This article tells the story of the Yiddish theater in Paris through the eyes of an actor of that theater during its recent past, 1944 to 1983.

Gerard Jerachmiel Frydman, the subject of this article, was born in Warsaw in 1925, at a time when Warsaw had an important Yiddish intellectual culture. Frydman states: I was born in Warsaw in the midst of Yiddish culture. Yiddish is my maternal language. The only language I spoke at home was my mame-loshn, Yiddish.

"I learned Hebrew at the cheder, and later Polish at the communal school in Warsaw that I entered when I was six years old. But it was Yiddish that I spoke as a child. Frydman recalls that Yiddish was so strong in Poland that even Zionist propaganda that sought the exclusive use of Hebrew, was in Yiddish. In 1919, primary education for children between seven and fourteen years became obligatory, and the right of minorities to be taught in their native language was guaranteed. 70% of Jews went to public schools for Jews where Polish was spoken and the Sabbath was respected. There were three kinds of schools to which Jews could go: one, which taught in Yiddish; a second of Zionist tendency, taught in Hebrew, and a third religiously based.

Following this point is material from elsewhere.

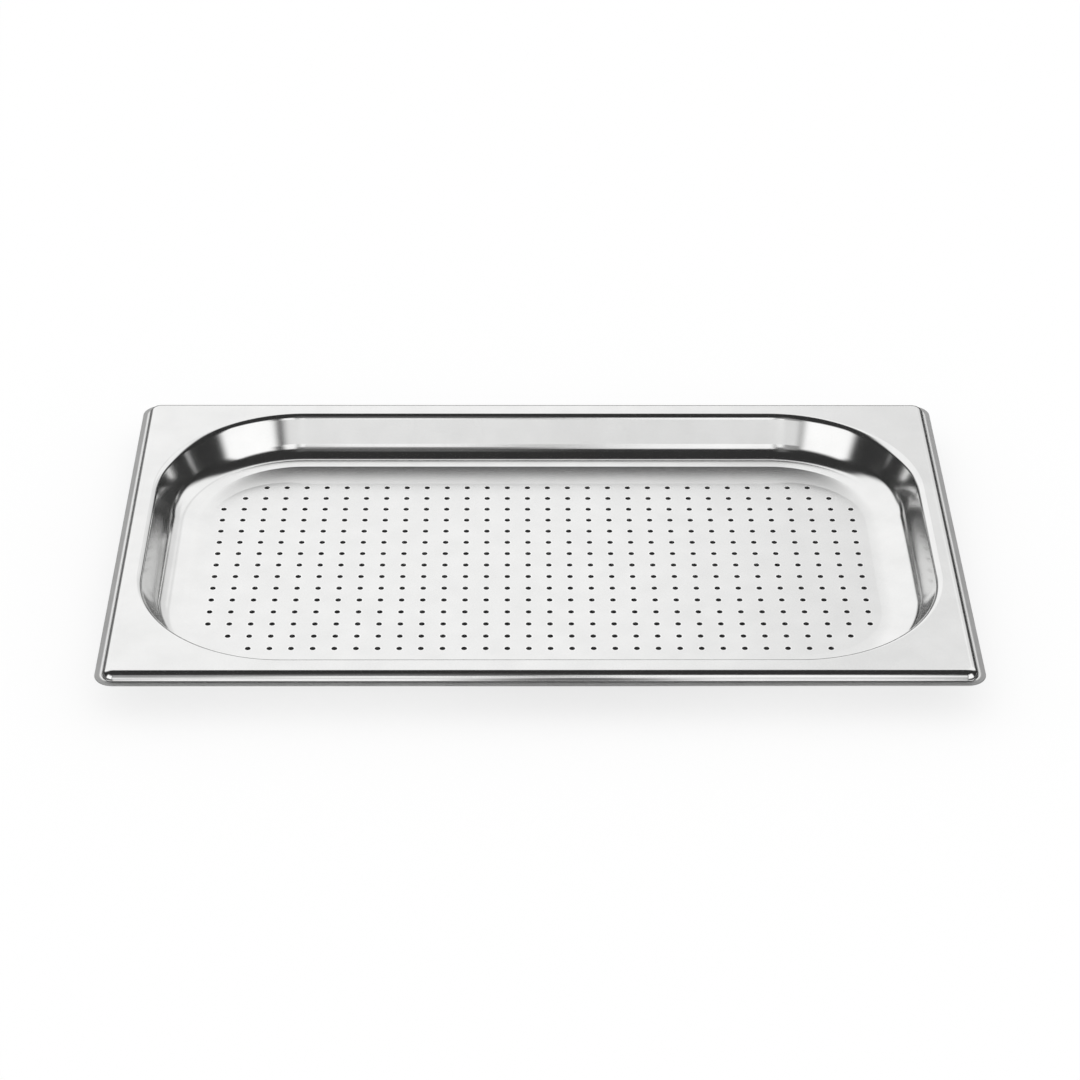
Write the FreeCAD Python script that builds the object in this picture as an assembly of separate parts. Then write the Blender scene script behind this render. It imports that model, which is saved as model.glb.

"In the years, 1920-30, Warsaw was covered with dozens of Yiddish theaters which included the celebrated VYKT, the Varshever Yidisher Kunst Teater [Jewish Art Theater of Warsaw] of Turkov, and the Young theater of Michael Weichert. The Yiddish theater occupied a place of primary importance in the cultural life of eastern and central Europe: The theater became one of the favorite modes of expression, at the same time a form of art and an instrument of education. Thousands of troupes of amateurs appeared in the schools or in youth movements. Professional companies equally multiplied, attracting numerous and fervent spectators.

"Near the house where I lived, there were at least 4 or 5 Yiddish theaters, plus Yiddish singers in cafes, and operettas in Yiddish. At the age of 8 or 9 years, I slid secretly into the theater to see the performance.

"An intense cultural life developed in Poland between the two wars, despite the numerous discriminatory laws against Jews promulgated by successive governments. These laws were accompanied by persecutions throughout the country, starting in the years, 1925 or 1926.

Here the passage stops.